Le kymis est une boisson très répandue parmi les peuples nomades. Il s'agit de lait de jument fermenté. C'est une boisson très aigre, un peu fumée. Aucun de nous n'en prit plus d'une gorgée...
A 9h du soir, nous nous couchâmes, presque comme tous les jours au Kirghizstan, épuisés par le froid, la montagne et les longues journées à cheval.
Le retour vers notre camp de base le lendemain fut moins difficile jusqu'au col. Puis nous dûmes descendre à pieds, nos chevaux tenus par la bride, près de 900 m de dénivelés sur un sentier enfouis sous la neige. Et très difficilement praticable.
Cette chevauchée se termina par un banya attendu de tous !
La 3ème et dernière étape de notre voyage fut au bord du lac Issik Koul. Le plus grand du pays (6236km²). Les paysages autour du lac étaient très différents de ce que nous avions vu auparavant. Des canyons arides bordaient le lac, et au loin on apercevait des montagnes recouvertes de neige culminant à plus de 6000 m.
Là, nous découvrîmes la chasse traditionnelle à l'aigle puis escaladâmes les canyons afin de profiter d'une magnifique vue sur le lac.
Avant de prendre l'avion pour la France, nous eûmes le temps de visiter Bichkek, ville développée par les soviétiques durant 70 ans. La sédentarisation de force des peuples nomades ayant contribué au développement des villes en Asie Centrale...

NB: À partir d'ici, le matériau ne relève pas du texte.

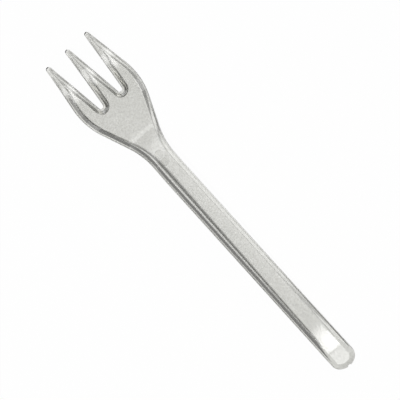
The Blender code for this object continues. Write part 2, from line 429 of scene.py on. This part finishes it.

Ainsi s'achève le récit du périple de cinq français partis pour chevaucher dans les montagnes sauvages du Kirghizstan. Une très belle découverte, doublée d'un défi sportif et physique qui s'est soldé par deux chutes sans gravités! Découvrir ce beau pays à cheval avec un guide intéressant, passionné et attentif, rend le voyage des plus agréable et, il n'est pas exclu que nous y retournions. Nos hôtes nous ont proposé une chasse au loup. Plus de 5000 peuplent les montagnes kirghizes et déciment les troupeaux l'hiver. Nous vous raconterons ce voyage bien entendu.